───── AVAILABLE DATA ─────

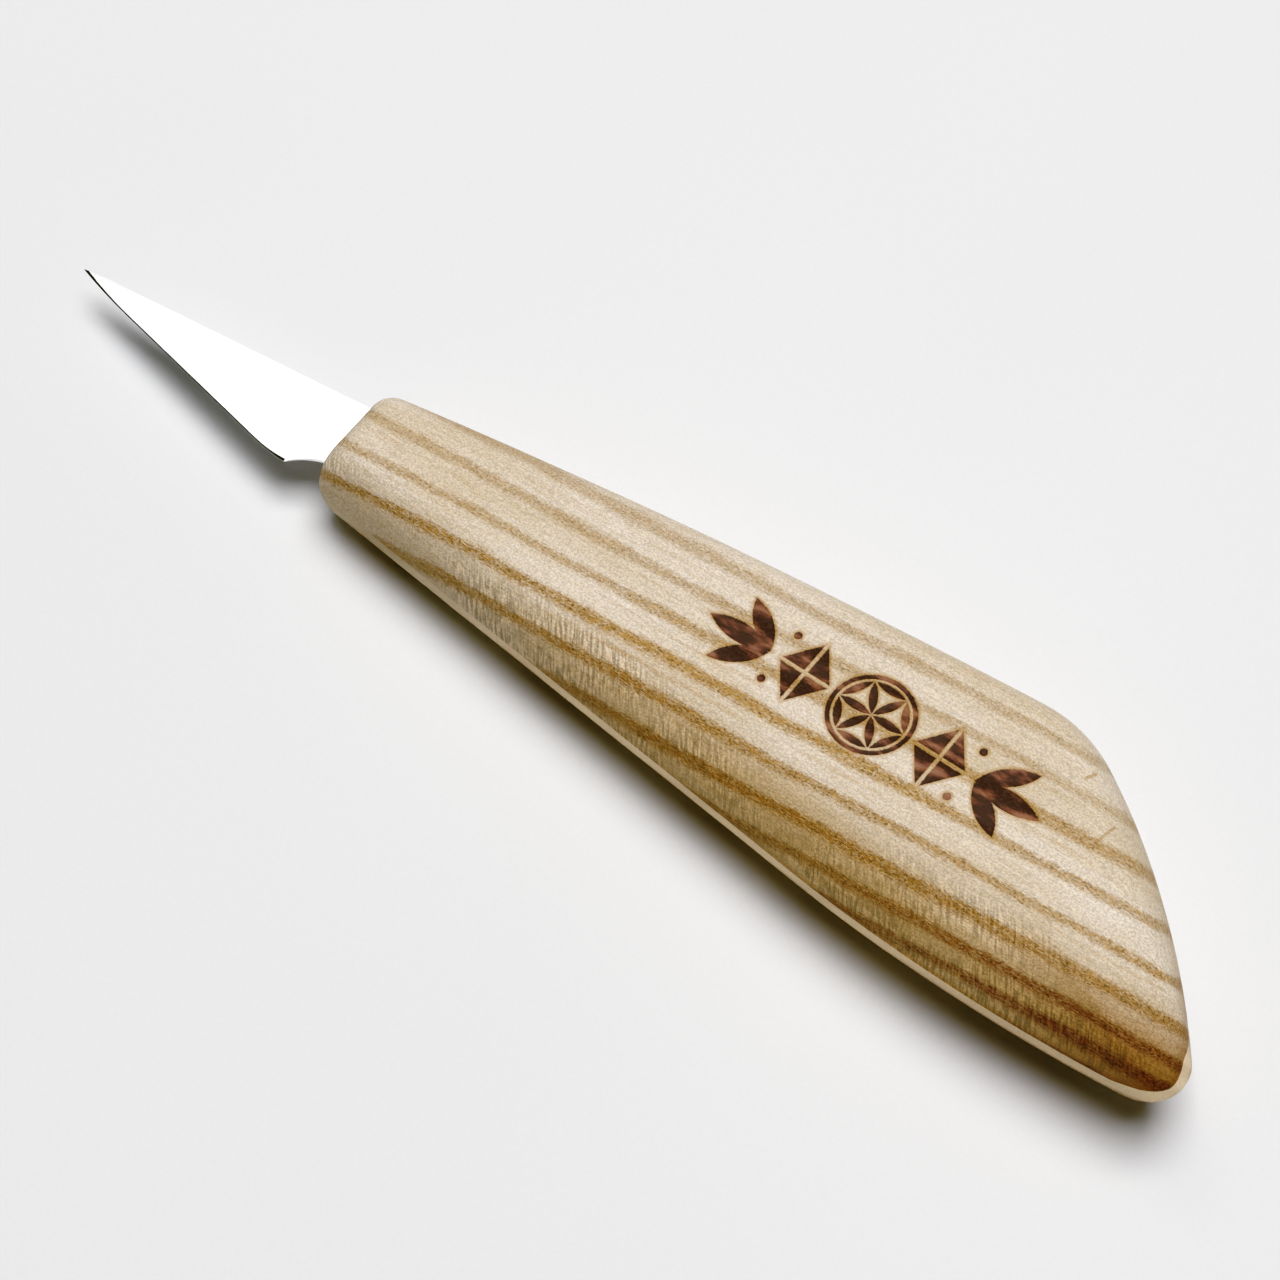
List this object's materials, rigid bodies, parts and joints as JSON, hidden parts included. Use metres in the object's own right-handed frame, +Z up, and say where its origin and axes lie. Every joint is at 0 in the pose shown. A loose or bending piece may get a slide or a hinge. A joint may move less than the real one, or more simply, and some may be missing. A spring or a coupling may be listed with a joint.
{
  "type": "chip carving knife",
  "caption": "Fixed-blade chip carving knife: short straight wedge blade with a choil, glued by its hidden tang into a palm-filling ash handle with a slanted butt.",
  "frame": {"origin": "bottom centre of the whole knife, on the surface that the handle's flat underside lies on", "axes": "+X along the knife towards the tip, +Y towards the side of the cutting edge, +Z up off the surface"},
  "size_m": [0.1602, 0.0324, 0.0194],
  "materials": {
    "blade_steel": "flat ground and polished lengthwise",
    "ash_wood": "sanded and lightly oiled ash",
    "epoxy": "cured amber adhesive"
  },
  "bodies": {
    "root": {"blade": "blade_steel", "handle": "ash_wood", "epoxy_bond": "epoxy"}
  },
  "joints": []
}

─────

WHAT THE TASK ASKS
From the listing above, reproduce all the lines exactly.

SOLUTION TO THIS PROBLEM
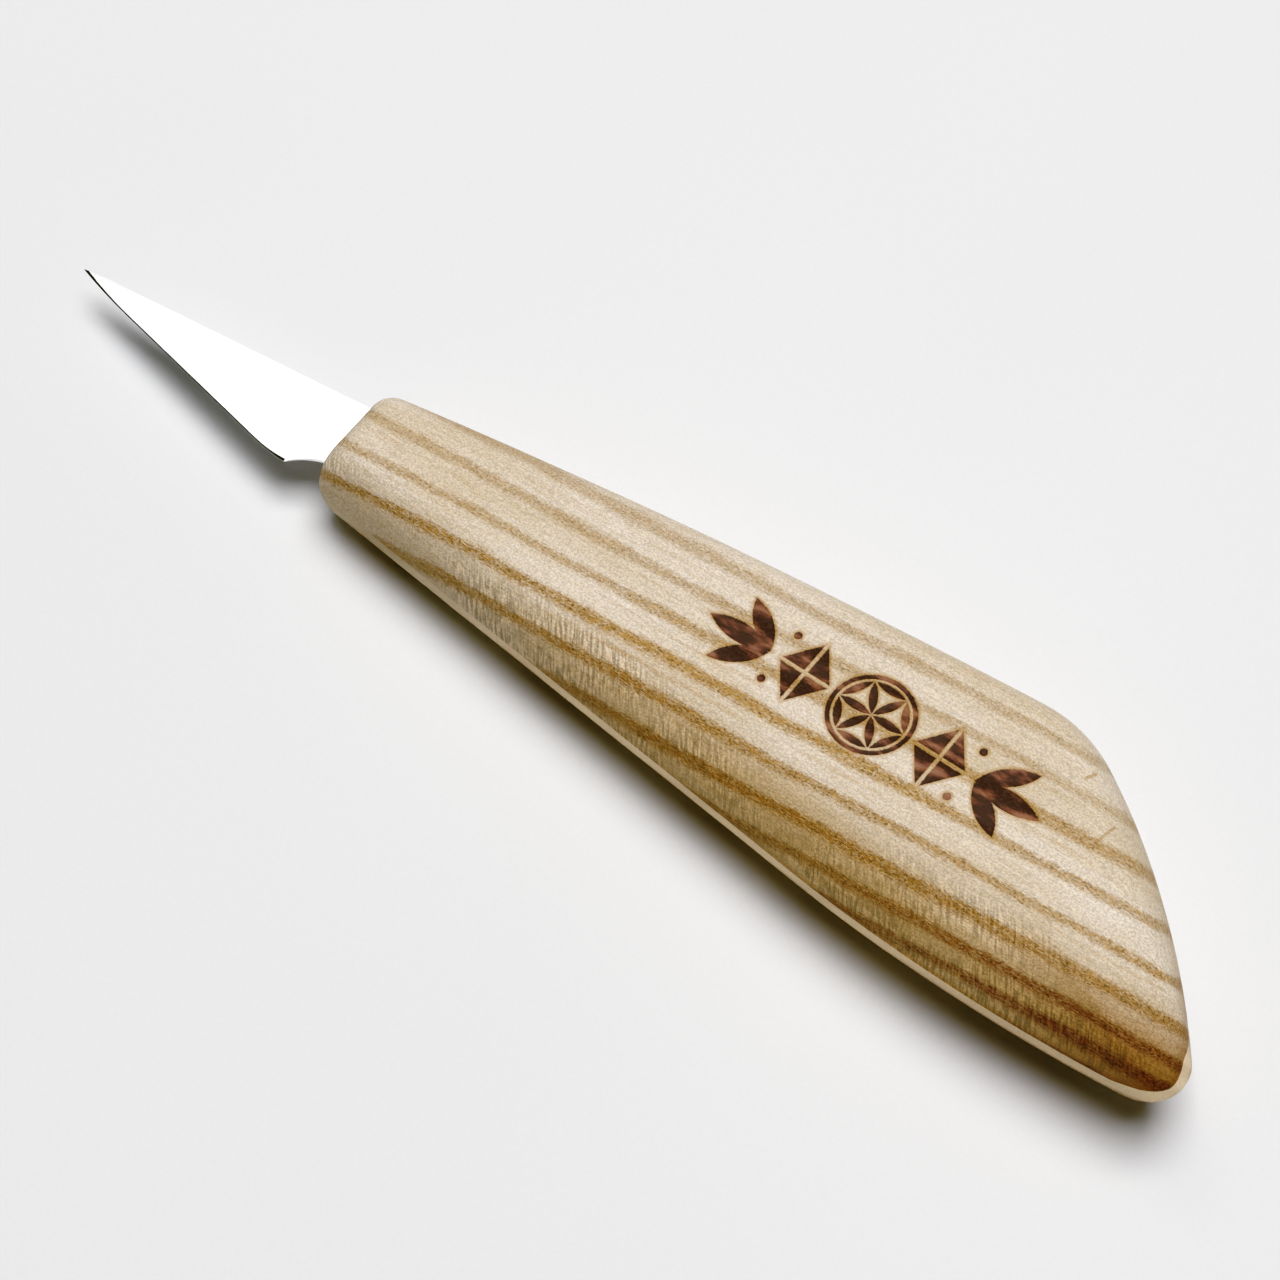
List this object's materials, rigid bodies, parts and joints as JSON, hidden parts included. Use metres in the object's own right-handed frame, +Z up, and say where its origin and axes lie. Every joint is at 0 in the pose shown. A loose or bending piece may get a slide or a hinge. A joint may move less than the real one, or more simply, and some may be missing. A spring or a coupling may be listed with a joint.
{
  "type": "chip carving knife",
  "caption": "Fixed-blade chip carving knife: short straight wedge blade with a choil, glued by its hidden tang into a palm-filling ash handle with a slanted butt.",
  "frame": {"origin": "bottom centre of the whole knife, on the surface that the handle's flat underside lies on", "axes": "+X along the knife towards the tip, +Y towards the side of the cutting edge, +Z up off the surface"},
  "size_m": [0.1602, 0.0324, 0.0194],
  "materials": {
    "blade_steel": "flat ground and polished lengthwise",
    "ash_wood": "sanded and lightly oiled ash",
    "epoxy": "cured amber adhesive"
  },
  "bodies": {
    "root": {"blade": "blade_steel", "handle": "ash_wood", "epoxy_bond": "epoxy"}
  },
  "joints": []
}